Я почему про туалеты так распространяюсь? Потому что вспомнил, как к нам в Институт системного программирования, в Москве, на ул. Александра Солженицына, что на Таганке, приезжал известный учёный грек, живущий и работающий в Западной Европе, Дионисиос Цикритзис. Наш директор В.П. Иванников, именем которого сейчас, после его смерти, назван институт, дружил с Цикризисом. Я тоже с ним был знаком, подарил ему какую-то из своих акварелей, а у меня дома хранится и иногда используется чайная кружка от Цикритзиса (шестигранная и кажется, с каким-то китайским рисунком). Так вот Цикритзис, посетив наш туалет (это было ещё до ремонта в институте, а здание начала XIX в.), заявил директору: — Первым делом, Вам нужно отремонтировать туалет, потому что туалет — это лицо института!

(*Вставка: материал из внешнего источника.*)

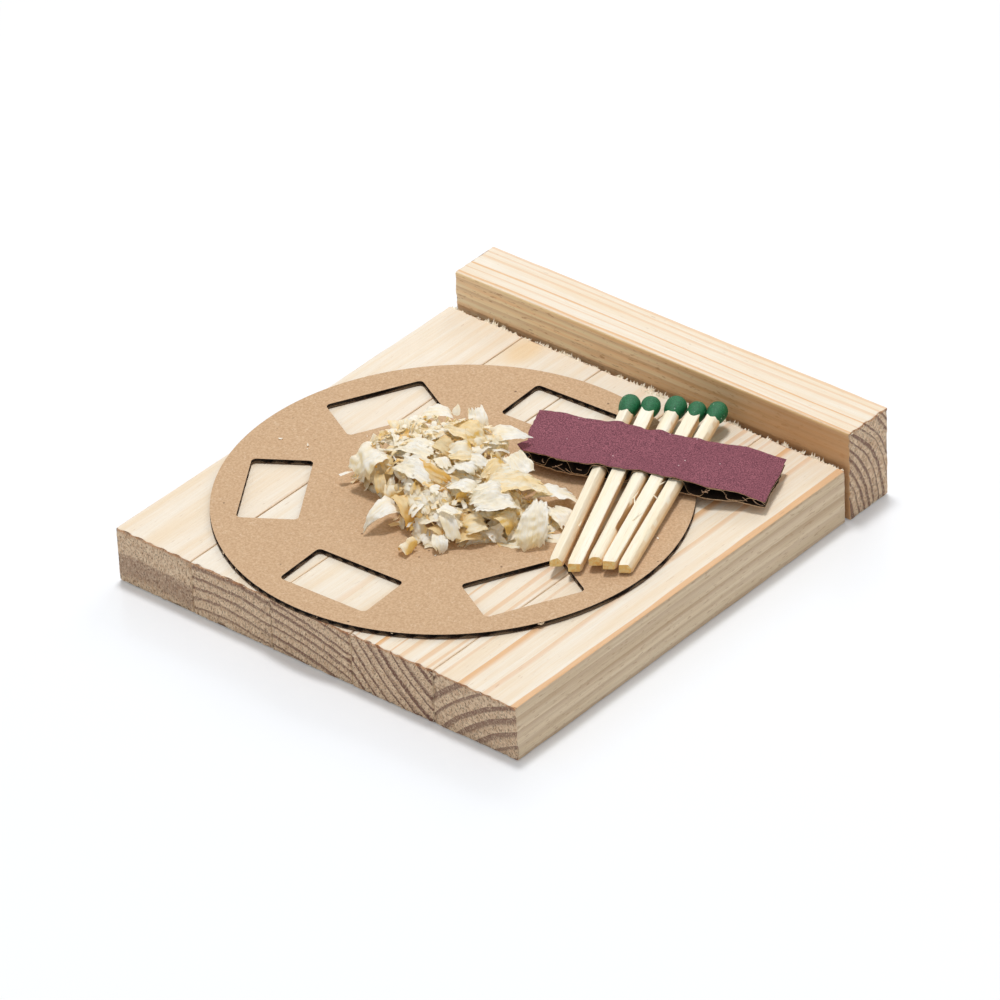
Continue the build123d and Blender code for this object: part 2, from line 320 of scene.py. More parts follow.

Ну, или что-то вроде этого при вольном переводе с английского.

Но деревня каменного барабана поразила не туалетом, и даже не музеем, а обычным фруктовым рыночком на улице. Наша Наташа (Мин Хайчжэнь) решила купить у торговки какие-то фрукты в дорогу. Что для этого надо? Наличные? Устройство для приёма банковских карт (не знаю, как он называется)? А ничего не надо, кроме мобильного телефона. Среди фруктов торчала табличка с QR-кодом. Я-то думал, что он предназначен для получения всякого рода информации и WEB-адресов этой информации. Наташа подносит телефон к табличке, чего-то быстро набирает и — всё, покупка оплачена! Это такой способ взаиморасчётов между китайскими людьми, минуя банки и прочее. Банки нужны только для того, чтобы на свой счёт, привязанный к QR-коду, положить деньги, или, наоборот, снять деньги. Правительство, — говорит Наташа, — ещё не придумало, как снимать с этих расчётов какие-то проценты в пользу государства.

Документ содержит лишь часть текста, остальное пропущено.